There’s another big potential for the formation from refracking old wells in the Haynesville that were drilled at the beginning of the unconventional boom. Chesapeake was the first company to build significant operations in the play.
Chesapeake’s total production in 1Q2015 averaged 686,000 boe/d, a 14% increase year/year. Gas production year/year increased to 264 Bcf from 260 Bcf, while oil output climbed to 11,000 bbl from about 10,000. Natural gas liquids (NGL) production fell to 6,800 b/d from 7,600 b/d a year ago.
Net losses in the first quarter totaled $3.74 billion (minus $5.72/share), versus year-ago profits of $466 million (57 cents). Adjusted for one-time items, including the decline in commodity prices and impairments on assets, profits were $42 million (11 cents/share), versus $405 million (59 cents). Total revenue plunged to $2.47 billion from $5.05 billion. Natural gas, oil and liquids revenues fell year/year to $1.09 billion from $1.77 billion, while marketing and gathering plunged to $1.68 billion from $3.02 billion.
Operating cash flow plunged in the first quarter to $910 million from $1.61 billion in the year-ago period. Operating cash in 4Q2014 totaled $829 million.The total income loss from operations was $5.04 billion, versus a profit in the year-ago quarter of $733 million.

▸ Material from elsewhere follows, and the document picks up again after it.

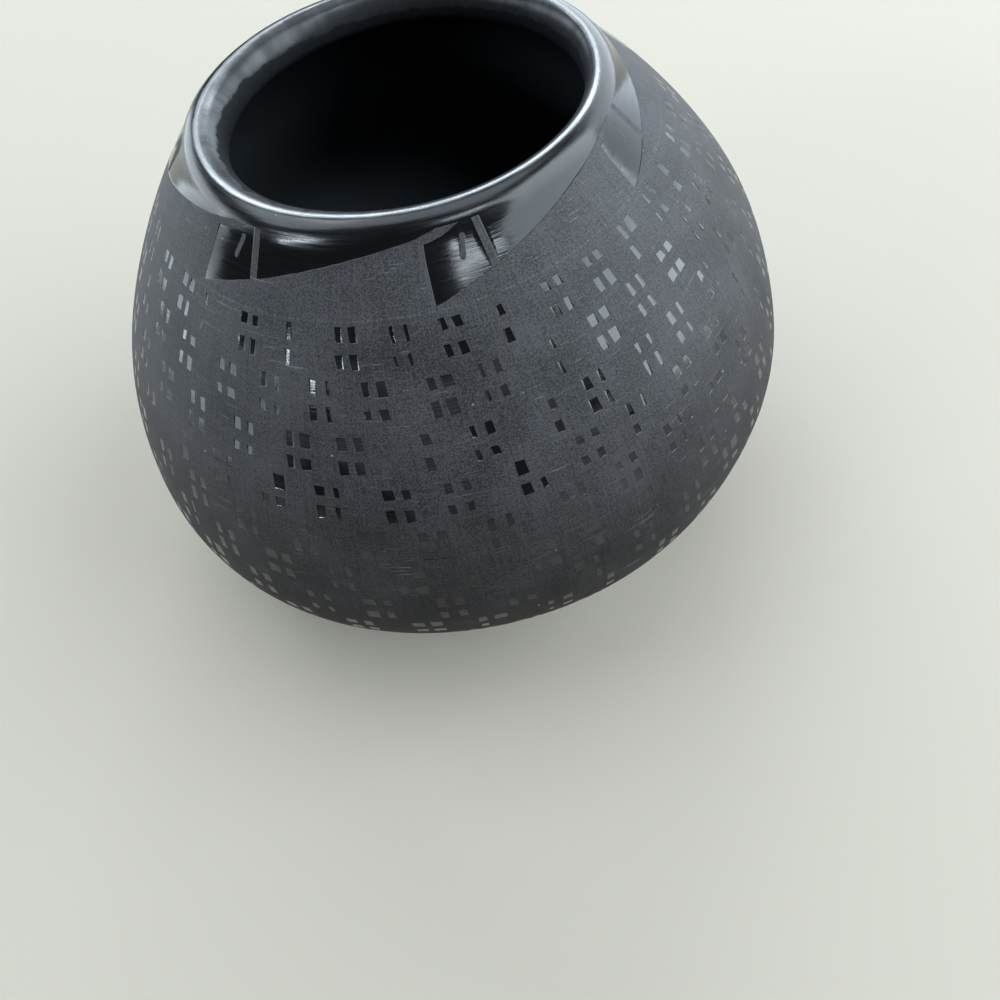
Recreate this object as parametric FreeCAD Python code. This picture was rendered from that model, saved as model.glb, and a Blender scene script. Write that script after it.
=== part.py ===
import FreeCAD, Part
import math
import os

# Small coil-built blackware jar with a closed-in shoulder and a round mouth, in millimetres.
# +Z runs up the jar's axis. The origin is on the standing plane, under the middle of the foot.
# The outer face follows a chain of tangent curves. Its slope is the angle of the outward normal
# above the horizontal: zero at the belly, negative on the lower wall, minus 90 under the foot.
# A place on the wall is given by its run, the length of wall from the standing ring up to it.

# Outer form, from the foot up to the lip
belly_radius = 37.5                 # widest outer radius
heel_curve_radius = 5.0             # round of the heel, where the foot turns up into the wall
lower_curve_radius = 33.8           # curve radius of the lower wall
belly_curve_radius = 14.1           # upright curve radius of the wall at the belly
shoulder_curve_radius = 40.0        # curve radius of the shoulder
neck_curve_radius = 65.0            # curve radius of the flatter wall that closes in towards the mouth
collar_curve_radius = 7.0           # hollow curve that turns the wall up into the collar

# Slopes at which one curve hands over to the next, in degrees
foot_slope_degrees = -90.0
heel_slope_degrees = -65.0
under_belly_slope_degrees = -23.0
over_belly_slope_degrees = 14.3
shoulder_slope_degrees = 34.4
neck_slope_degrees = 49.35
rim_slope_degrees = 36.0
crest_slope_degrees = 90.0
lip_end_slope_degrees = 200.0        # the lip has gone over from the outer face to the inner one

# Clay
wall_thickness = 2.4                # wall from the belly up to the lip
lip_curve_radius = 2.0              # round of the lip outside its crest, and its height
lip_reach = 1.4                     # how far the lip rolls into the mouth from its crest
heel_thickness = 3.8                # wall at the heel, which the lower wall thins away from
floor_thickness = 3.2               # floor inside the standing ring
foot_ring_width = 4.0               # flat ring that the jar stands on
foot_hollow = 0.8                   # hollow pressed up in the middle of the foot

# Coils
pad_wall_run = 4.0                  # run of wall that is pinched up from the base pad
rim_coil_run = 7.0                  # run of wall that the rim coil makes below the lip
joint_lap = 1.5                     # how far each bevelled joint climbs inside, along the wall
low_course_count = 2                # coils between the base pad and the belly
high_course_count = 2               # coils between the belly and the rim coil

# A round face is made of straight bands, none of which turns by more than these, in degrees
band_turn_degrees = 15.0
lip_band_turn_degrees = 45.0


def normal(slope):
    """Outward unit normal of the outer face at a slope, as radius and height."""
    turn = math.radians(slope)
    return (math.cos(turn), math.sin(turn))


def moved(place, direction, distance):
    """A place moved along a direction by a distance."""
    return (place[0] + direction[0] * distance, place[1] + direction[1] * distance)


class Curve:
    """One round stretch of the outer face, from a starting place between two slopes."""

    def __init__(self, start, radius, from_slope, to_slope):
        self.radius = radius
        self.from_slope = from_slope
        self.to_slope = to_slope
        self.centre = moved(start, normal(from_slope), -radius)
        self.length = abs(radius * math.radians(to_slope - from_slope))

    def slope_after(self, run):
        return self.from_slope + (self.to_slope - self.from_slope) * run / self.length

    def at(self, slope, depth=0):
        """Place at a slope, a depth inside the outer face."""
        return moved(self.centre, normal(slope), self.radius - depth)


class Wall:
    """The jar's wall as curves that follow each other from the standing ring to the lip."""

    turns = [
        (heel_curve_radius, foot_slope_degrees, heel_slope_degrees),
        (lower_curve_radius, heel_slope_degrees, under_belly_slope_degrees),
        (belly_curve_radius, under_belly_slope_degrees, over_belly_slope_degrees),
        (shoulder_curve_radius, over_belly_slope_degrees, shoulder_slope_degrees),
        (neck_curve_radius, shoulder_slope_degrees, neck_slope_degrees),
        (-collar_curve_radius, neck_slope_degrees, rim_slope_degrees),
    ]

    def __init__(self):
        self.curves = []
        place = (self.foot_radius(), 0)
        for radius, from_slope, to_slope in self.turns:
            curve = Curve(place, radius, from_slope, to_slope)
            self.curves.append(curve)
            place = curve.at(to_slope)
        self.length = sum(curve.length for curve in self.curves)
        self.neck_end = self.length - self.curves[-1].length
        self.thinned = self.curves[0].length + self.curves[1].length
        self.belly_run = self.thinned + belly_curve_radius * math.radians(-under_belly_slope_degrees)

    def foot_radius(self):
        """Radius of the standing ring's outer edge, measured in from the belly."""
        radius = belly_radius - belly_curve_radius * (1 - normal(under_belly_slope_degrees)[0])
        radius -= lower_curve_radius * (normal(under_belly_slope_degrees)[0] - normal(heel_slope_degrees)[0])
        return radius - heel_curve_radius * (normal(heel_slope_degrees)[0] - normal(foot_slope_degrees)[0])

    def thickness(self, run):
        """Clay at a run: it thins from the heel up to the belly and is even above."""
        heel = self.curves[0].length
        thinned = min(max((run - heel) / (self.thinned - heel), 0), 1)
        return heel_thickness + (wall_thickness - heel_thickness) * thinned

    def find(self, run):
        """The curve at a run, and the slope there."""
        for curve in self.curves[:-1]:
            if run <= curve.length:
                return curve, curve.slope_after(run)
            run -= curve.length
        return self.curves[-1], self.curves[-1].slope_after(run)

    def outside(self, run):
        curve, slope = self.find(run)
        return curve.at(slope)

    def inside(self, run):
        curve, slope = self.find(run)
        return curve.at(slope, self.thickness(run))

    def stretch(self, from_run, to_run):
        """Places on the outer face that split a stretch of it into straight bands."""
        turn = abs(self.find(to_run)[1] - self.find(from_run)[1])
        bands = max(math.ceil(turn / band_turn_degrees), 1)
        step = (to_run - from_run) / bands
        return [self.outside(from_run + step * number) for number in range(bands + 1)]


def turned(places):
    """A closed outline of radius and height, turned into a solid about the jar's axis."""
    corners = [FreeCAD.Vector(radius, 0, height) for radius, height in places]
    face = Part.Face(Part.makePolygon(corners + corners[:1]))
    return face.revolve(FreeCAD.Vector(0, 0, 0), FreeCAD.Vector(0, 0, 1), 360)


def base_pad(wall):
    """Flat pad with a hollow foot, its edge pinched up and bevelled for the first coil."""
    hollow_radius = wall.foot_radius() - foot_ring_width
    edge = wall.inside(pad_wall_run + joint_lap)
    outline = [(0, foot_hollow), (hollow_radius, 0)]
    outline += wall.stretch(0, wall.curves[0].length)
    outline += [
        wall.outside(pad_wall_run),
        edge,
        (edge[0] - (edge[1] - floor_thickness) / math.tan(floor_corner_turn(wall)), floor_thickness),
        (0, floor_thickness),
    ]
    return turned(outline)


def floor_corner_turn(wall):
    """Rise of the inner face above the horizontal where it meets the floor, as an angle."""
    slope = wall.find(pad_wall_run + joint_lap)[1]
    return math.radians(slope - foot_slope_degrees)


def coil_course(wall, from_run, to_run):
    """One coil pinched into a ring of wall, bevelled below and above, thickest at its middle."""
    outline = wall.stretch(from_run, to_run)
    outline += [wall.inside(to_run + joint_lap), wall.inside(from_run + joint_lap)]
    return turned(outline)


def lip_stretch(centre, from_slope, to_slope, reach):
    """Places on the rounded lip after the first one, which is on the face before it."""
    bands = math.ceil((to_slope - from_slope) / lip_band_turn_degrees)
    places = []
    for number in range(1, bands + 1):
        across, up = normal(from_slope + (to_slope - from_slope) * number / bands)
        places.append((centre[0] + across * reach, centre[1] + up * lip_curve_radius))
    return places


def rim_coil(wall, from_run):
    """Last coil: it ends the neck, turns up into a low collar and is rolled over as the lip."""
    outline = wall.stretch(from_run, wall.neck_end)
    outline += wall.stretch(wall.neck_end, wall.length)[1:]
    lip_centre = moved(wall.outside(wall.length), normal(rim_slope_degrees), -lip_curve_radius)
    outline += lip_stretch(lip_centre, rim_slope_degrees, crest_slope_degrees, lip_curve_radius)
    outline += lip_stretch(lip_centre, crest_slope_degrees, lip_end_slope_degrees, lip_reach)
    outline += [wall.inside(wall.neck_end), wall.inside(from_run + joint_lap)]
    return turned(outline)


def even_runs(from_run, to_run, count):
    """Runs that split a stretch of wall into equal coils, without its end."""
    return [from_run + (to_run - from_run) * number / count for number in range(count)]


def jar():
    """Every coil of the jar by name, from the base pad up. One joint runs round the belly."""
    wall = Wall()
    last_joint = wall.length - rim_coil_run
    joints = even_runs(pad_wall_run, wall.belly_run, low_course_count)
    joints += even_runs(wall.belly_run, last_joint, high_course_count)
    joints.append(last_joint)
    pieces = {"base_pad": base_pad(wall)}
    for number in range(len(joints) - 1):
        pieces["coil_course_%d" % (number + 1)] = coil_course(wall, joints[number], joints[number + 1])
    pieces["rim_coil"] = rim_coil(wall, last_joint)
    return pieces


os.makedirs("parts", exist_ok=True)
for name, solid in jar().items():
    solid.exportStep("parts/%s.step" % name)
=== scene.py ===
import math
import random

import bpy
import numpy as np
from mathutils import Matrix, Vector
from mathutils.geometry import delaunay_2d_cdt


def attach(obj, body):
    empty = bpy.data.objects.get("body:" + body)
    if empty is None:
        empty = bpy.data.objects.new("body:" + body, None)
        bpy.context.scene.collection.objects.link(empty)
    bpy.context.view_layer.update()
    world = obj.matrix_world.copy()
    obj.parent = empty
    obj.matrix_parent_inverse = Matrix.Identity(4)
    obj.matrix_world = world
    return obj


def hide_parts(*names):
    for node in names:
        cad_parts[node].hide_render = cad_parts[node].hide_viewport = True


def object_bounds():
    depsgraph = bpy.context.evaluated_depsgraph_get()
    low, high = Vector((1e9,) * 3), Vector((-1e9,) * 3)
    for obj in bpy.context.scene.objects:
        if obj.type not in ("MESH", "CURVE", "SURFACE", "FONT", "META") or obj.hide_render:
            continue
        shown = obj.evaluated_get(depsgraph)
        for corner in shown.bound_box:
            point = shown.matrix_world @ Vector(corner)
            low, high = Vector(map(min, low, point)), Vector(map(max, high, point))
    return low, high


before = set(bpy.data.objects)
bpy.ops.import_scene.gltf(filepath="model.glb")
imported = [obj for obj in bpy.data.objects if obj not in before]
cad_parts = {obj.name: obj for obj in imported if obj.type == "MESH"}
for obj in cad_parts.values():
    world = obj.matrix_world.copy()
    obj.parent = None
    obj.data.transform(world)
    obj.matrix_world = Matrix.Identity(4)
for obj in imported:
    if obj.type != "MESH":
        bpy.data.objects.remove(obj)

# Hand-coiled blackware jar. Its wall is polished black, and a matte slip painted over the polish
# leaves a band of curved tabs under the lip and a chequer of small windows on the body.
# Lengths are millimetres until a place is turned into a Blender one. A place on the wall is an
# angle about the axis and a run, the length of wall from the standing ring up to it.

CAD_LOW, CAD_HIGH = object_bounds()
MM = 0.001
FULL_TURN = 2 * math.pi

# Outer face as round stretches that follow each other from the foot up: curve radius, and the
# slopes of the outward normal above the horizontal at its two ends, in degrees
BELLY_RADIUS = 37.5
HEEL_CURVE = (5.0, -90.0, -65.0)
BELLY_CURVE = (14.1, -23.0, 14.3)
WALL_CURVES = (
    HEEL_CURVE,
    (33.8, -65.0, -23.0),
    BELLY_CURVE,
    (40.0, 14.3, 34.4),
    (65.0, 34.4, 49.35),
    (-7.0, 49.35, 36.0),
)
OUTLINE_STEP = 0.05

# Clay
WALL_THICKNESS = 2.4
LIP_RADIUS = 2.0
LIP_REACH = 1.4
LIP_REACH_CHANGE = 0.4
LIP_REACH_ANGLE = math.radians(185.0)
LIP_END = math.radians(200.0)
UNDER_LIP_RUN = 3.5
UNDER_LIP_PULL = 1.1
HEEL_THICKNESS = 3.8
FLOOR_HEIGHT = 3.2
FOOT_RING_WIDTH = 4.0
FOOT_HOLLOW = 0.8
FOOT_HOLLOW_BEND = 1.5
JOINT_LAP = 1.5

# Coils
PAD_WALL_RUN = 4.0
RIM_COIL_RUN = 7.0
LOW_COURSES = 2
HIGH_COURSES = 2

# Hand-made unevenness
OVAL_SHARE = 0.0183
OVAL_ANGLE = math.radians(42.0)
ROUND_FROM_HEIGHT = 36.5
ROUND_TO_HEIGHT = 52.8
RIM_TILT_SHARE = -0.0115
WAVE_DEPTH = 0.05
WAVES = ((3, 0.9, 0.11), (5, 2.3, -0.17), (7, 4.1, 0.23))

# Mesh. The outer face is cut flat, unrolled at one radius from the seam round to it again.
SIDES = 180
OUTER_STEP = 1.25
INNER_STEP = 1.5
FLOOR_RINGS = 16
FOOT_RINGS = 24
LIP_OUTER_RINGS = 9
LIP_INNER_RINGS = 13
UNDER_LIP_RINGS = 9
CAP_SHARE = 0.02
UNROLL_RADIUS = 30.0
SEAM_ANGLE = math.radians(92.5)
SEAM_END = SEAM_ANGLE + FULL_TURN
FIT_SIDES, FIT_STEPS = 721, 400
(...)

Sales fell year/year to $1.09 billion from $1.77 billion. The biggest hit was to NGL sales at $48 million versus $221 million. Gas sales also plunged to $425 million from $1.01 billion, while oil sales declined to $451 million from $922 million. The average gas price in 1Q2015 was $1.61/Mcf versus $3.27 in 1Q2014. The average oil sales price declined to $41.16/bbl from $93.60, while NGL prices fell to $6.99/bbl from $29.23.